If you wish to make an analogy, it is more analogous to either: “I want this but it will be in very low supply in the future” or “I want this now so that I can sell it for a tidy profit.”
How many states used that flag, in living memory, to signify support for terrorism against American citizens? It’s not just that the Confederacy was bad. It’s that the battle flag was used to support terror against people who are still around today.
FWIW, I don’t think Georgia or anybody else should be using that flag either, but the battle flag is a different symbol with a different, and much more recent and raw, meaning.
Valid point, but my question is how many people even know that for half of the life of the Confederacy, the “Confederate flag” is not one that they recognize, and that “the stars and bars” refers to that one and not the saltire/St. Andrew’s cross/“X” one. And that for the remainder of the Confederacy, the “Dukes of Hazard” flag was used, but even then it only covered about 1/4 of the area of the flag and the rest was pure white.

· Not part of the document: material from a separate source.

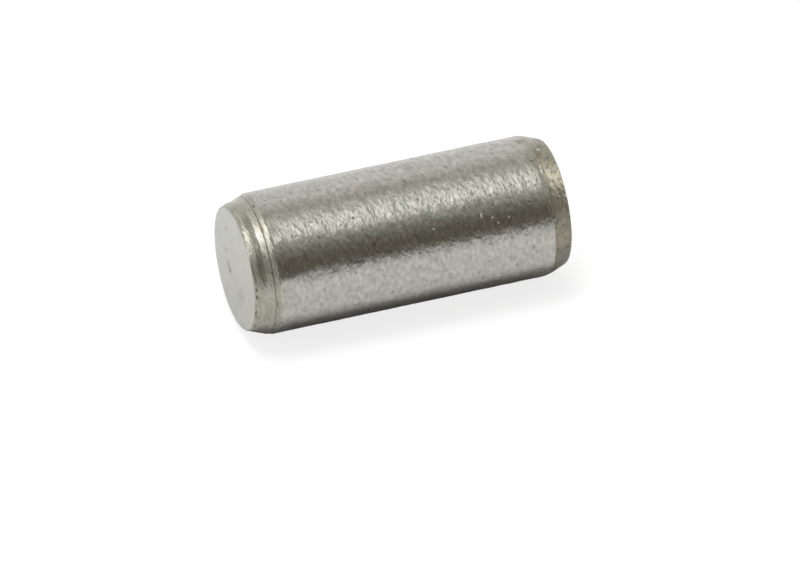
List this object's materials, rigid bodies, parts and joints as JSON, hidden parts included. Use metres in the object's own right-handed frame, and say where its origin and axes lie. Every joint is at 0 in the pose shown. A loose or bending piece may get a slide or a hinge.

Maybe it’s just me but I don’t understand all the hype over the stars N bars.
If people want to wear/use them why would anyone want to prohibit this? In my mind it shows a persons mindset and I would spend less time giving them the benefit of a doubt when dealing with them.

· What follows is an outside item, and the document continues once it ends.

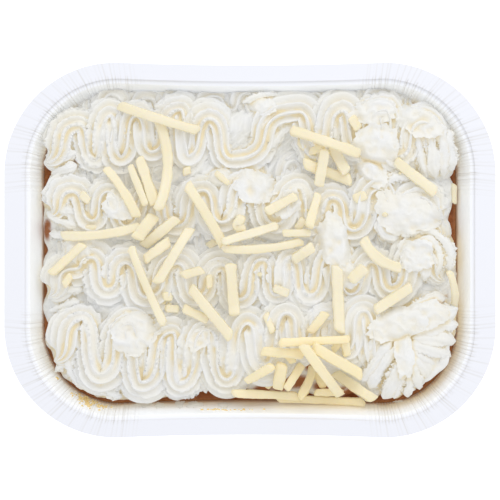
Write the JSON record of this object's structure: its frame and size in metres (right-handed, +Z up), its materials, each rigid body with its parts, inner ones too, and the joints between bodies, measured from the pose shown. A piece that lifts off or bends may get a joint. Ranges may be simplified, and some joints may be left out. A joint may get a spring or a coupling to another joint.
{
  "type": "shepherds pie",
  "caption": "Shepherd's pie as a chilled ready meal: dark meat filling under rows of piped mashed potato with grated cheese, in its white pressed-board tray with a flat flange.",
  "frame": {"origin": "middle of the underside of the tray's flat base", "axes": "+X along the tray's length, +Y across it, +Z up"},
  "size_m": [0.19, 0.145, 0.0501],
  "materials": {
    "board": "white coated board, satin, finely pleated at the corners",
    "meat": "dark brown minced meat in gravy, moist",
    "mash": "off-white piped mashed potato, uncooked, soft satin",
    "cheese": "pale yellow grated hard cheese, waxy satin"
  },
  "bodies": {
    "root": {"tray": "board", "filling": "meat", "mash": "mash", "cheese_01": "cheese", "cheese_02": "cheese", "cheese_03": "cheese", "cheese_04": "cheese", "cheese_05": "cheese", "cheese_06": "cheese", "cheese_07": "cheese", "cheese_08": "cheese", "cheese_09": "cheese", "cheese_10": "cheese", "cheese_11": "cheese", "cheese_12": "cheese", "cheese_13": "cheese", "cheese_14": "cheese", "cheese_15": "cheese", "cheese_16": "cheese", "cheese_17": "cheese", "cheese_18": "cheese", "cheese_19": "cheese", "cheese_20": "cheese", "cheese_21": "cheese", "cheese_22": "cheese", "cheese_23": "cheese", "cheese_24": "cheese", "cheese_25": "cheese", "cheese_26": "cheese", "cheese_27": "cheese", "cheese_28": "cheese", "cheese_29": "cheese", "cheese_30": "cheese", "cheese_31": "cheese", "cheese_32": "cheese", "cheese_33": "cheese", "cheese_34": "cheese", "cheese_35": "cheese", "cheese_36": "cheese", "cheese_37": "cheese", "cheese_38": "cheese", "cheese_39": "cheese", "cheese_40": "cheese", "cheese_41": "cheese", "cheese_42": "cheese", "cheese_43": "cheese", "cheese_44": "cheese", "cheese_45": "cheese", "cheese_46": "cheese", "cheese_47": "cheese", "cheese_48": "cheese", "cheese_49": "cheese"}
  },
  "joints": []
}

As for the flags on graves; who the fuck cares? If the grave doesn’t belong to me and giving the flag gives family a sense of well being why should I, or anyone else, care?
I’m sure that everyone in the rebel army wasn’t fighting to keep slaves and there were people who believed in states rights. If I’m correct Robert E. Lee didn’t support the succession but when Virginia voted to secede he followed along with the state, not for the right of slavery.
However for me the real reason that I don’t want the flag to be suppressed is far more simple, I want people who are racist to fly their flag proudly so I won’t waste any more time that is necessary on them.